Kelly has also talked about his accomplishments aligning pay scales and school staffing to make the district more equitable, pushing to open the Renaissance Center and supporting the district's three-year, $8-million technology upgrade.

"Student achievement is up," Kelly said. "If I'm changing things, it must be changes in the right direction."

Hickey has been critical of Kelly's management style, noting that he was left out of important school district decisions when he was assistant superintendent -- including the development of the charter technical school idea and Kelly's failed proposal to build a new Inverness Primary School.

While he said the strategic plan has some elements worth keeping, Hickey has said Kelly spent too much money on the project and didn't involve as many people as he has claimed. He has also accused Kelly of handling the budget badly, allowing for roller coaster spending and year after year of budget cutting to even out the finances.

Hickey has promised to build a team that would be involved in decision making. He also has pushed the need to keep working on school safety issues and has spoken about the need for more student focus in the district.

Briggs, who ran for the superintendent job as a write-in candidate four years ago, has received endorsements from the two candidates who lost to Kelly and Hickey in the September primary. Eschewing their own political parties, Tom Mullins and Chris Becker announced that they would back Briggs because he represented real change from the existing administration and he was passionate about helping children.

His platform has included plans to involve the community in the educational system, a promise to bring integrity to all phases of the district's operations and a hope to help change from an elected to an appointed superintendent by the end of his term.

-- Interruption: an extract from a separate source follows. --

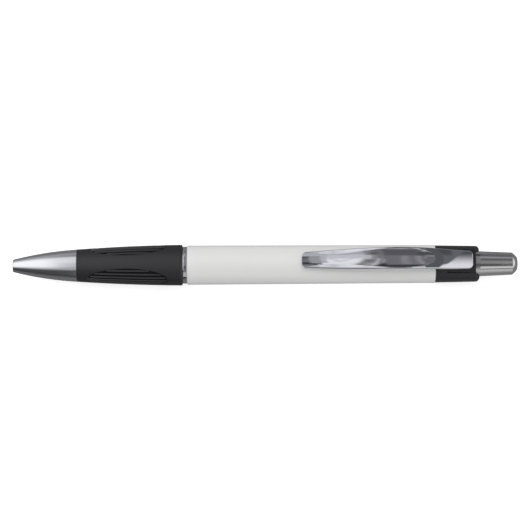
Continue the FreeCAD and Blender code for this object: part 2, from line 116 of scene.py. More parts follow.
# Writing point and return spring
POINT_CONE_LENGTH = 2.4 * MM
POINT_LENGTH = 9.5 * MM
POINT_TIP_R = 0.62 * MM
POINT_EDGE = 0.05 * MM
POINT_LIP_R = 0.49 * MM
POINT_SOCKET_R = 0.53 * MM
POINT_SOCKET_DEPTH = 0.5 * MM
POINT_CHANNEL_R = 0.4 * MM
SPRING_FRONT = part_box("refill_spring")[0].x
SPRING_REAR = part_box("refill_spring")[1].x
SPRING_OUTER_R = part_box("refill_spring")[1].y
SPRING_WIRE_R = 0.18 * MM
SPRING_TURNS = 8

# Grip ovals and their ribs
OVALS = 3
OVAL_CENTRE = NOSE_REAR + 14.2 * MM
OVAL_HALF = 11.1 * MM
OVAL_SWEEP_HALF = math.radians(37)
OVAL_DEPTH = 0.4 * MM
OVAL_EDGE = 0.14 * MM
OVAL_FLOOR_FROM = 0.9
OVAL_RIBS = 6
RIB_PITCH = math.radians(12.2)
RIB_HALF = 0.3 * MM
RIB_END_GAP = 0.25 * MM
RIB_END_POWER = 16.0
RIB_END_LEAST = 0.02
RIB_SHARP_DEG = 50

# Clip
CLIP_CREST = CLIP_FRONT + 26.3 * MM
CLIP_TIP_HALF = 2.12 * MM
CLIP_WIDE_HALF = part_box("clip")[1].y
CLIP_HEAD_HALF = 2.47 * MM
CLIP_TIP_CORNER = 1.0 * MM
CLIP_HEAD_CORNER = 1.15 * MM
CLIP_ARCH_GAP = 1.85 * MM
CLIP_DEPTH = 2.0 * MM
CLIP_TIP_DEPTH = 0.9 * MM
CLIP_TIP_LIFT = 0.3 * MM
CLIP_HEAD_PROUD = 1.18 * MM
CLIP_HEAD_SUNK = 0.6 * MM
CLIP_EDGE = 0.3 * MM
HEAD_CROWN_R = 17 * MM
HEAD_CROWN_FROM = 13 * MM
HEAD_CROWN_FULL = 7 * MM
CLIP_TOE_TO_CREST = (0.46, 0.5)
CLIP_CREST_TO_BACK = (0.47, 0.35)
CLIP_CREST_TO_NECK = (0.745, 0.8)
CLIP_NECK_UNDER = 0.67
NUB_SETBACK = 2.8 * MM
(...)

Briggs also wants to create a kind of agreement similar to a college syllabus in which students, teachers and parents would all sign off on what was expected of each party. He has also promised to give back 10 percent of his salary to educational purposes and would challenge the business community to also donate to help the schools.

THE JOB

The superintendent of schools is the chief executive of the school district. The job includes implementing School Board policies and managing the day-to-day affairs of the district and schools. The superintendent also oversees the district's budget. The superintendent is elected countywide to a four-year term. The annual salary is $98,910.

REPUBLICAN

JULIAN "PETE" KELLY, 58, is a Florida native who served 15 years on the Inverness City Council before being elected superintendent in 1996. He was a teacher at the Withlacoochee Technical Institute who earned his bachelor's degree from the University of Florida and his master's degree from Florida Atlantic University. He is a founding member of the Housing Assistance Foundation for the Elderly, a past member of the county's Housing Task Force and the Adult and Community Education Association. Kelly is a member of the Florida Association of School Administrators, chairman of the School Readiness Coalition, chairman of the Shared Services Network and a member of the Superintendent's Leadership Network for the Southeast Region. He has been the WTI Teacher of the Year and the county Social Studies Teacher of the Year and has earned awards from the Rotary Club and the Inverness Sertoma. Kelly is married and has three grown children. ASSETS: home, mortgage, motor home and mutual funds. LIABILITIES: loan. SOURCE OF INCOME: salary and mortgage income.

DEMOCRAT

DAVID HICKEY, 56, is a native of Washington, D.C., and principal at Crystal River Middle School. Hickey served as assistant superintendent for two years before asking to be reassigned to the middle school. He had previously served as the school's principal and had worked as assistant principal, teacher and coach at Crystal River High School. Hickey earned his bachelor's degree from Troy State University in Alabama and his master's in administration and supervision from Appalachian State University in Boone, N.C. He is a member of the National Association of Secondary School Principals, past president of the Citrus County Principals Association, a member of Florida Association of School Administrators and past president of the Gulf Coast Athletic Conference. He is married and has one son. ASSETS: home, savings, investment accounts, retirement account. LIABILITIES: mortgage. SOURCE OF INCOME: salary and investments.

NO PARTY

ANSEL BRIGGS, 61, is a Detroit native who considers himself a community educator and an advocate for people who need help dealing with government or other bureaucracies. He also is an activist, appearing frequently before public boards on a variety of issues. He earned his bachelor's degree from the University of Wisconsin in community education. He has held a variety of jobs, ranging from construction troubleshooter and commercial fisherman to steeplejack and purchasing and production expediter. He has also been involved in a number of civic groups and causes, including working as a street counselor for runaways, a member of the Citrus Schools Alternative Options Committee and chairman of the original committee to save the Lakeview School. Briggs is married and has a grown daughter and two grown stepchildren. ASSETS: lots, a home, vehicles, bank account. LIABILITIES: none. SOURCES OF INCOME: sale of a property parcel.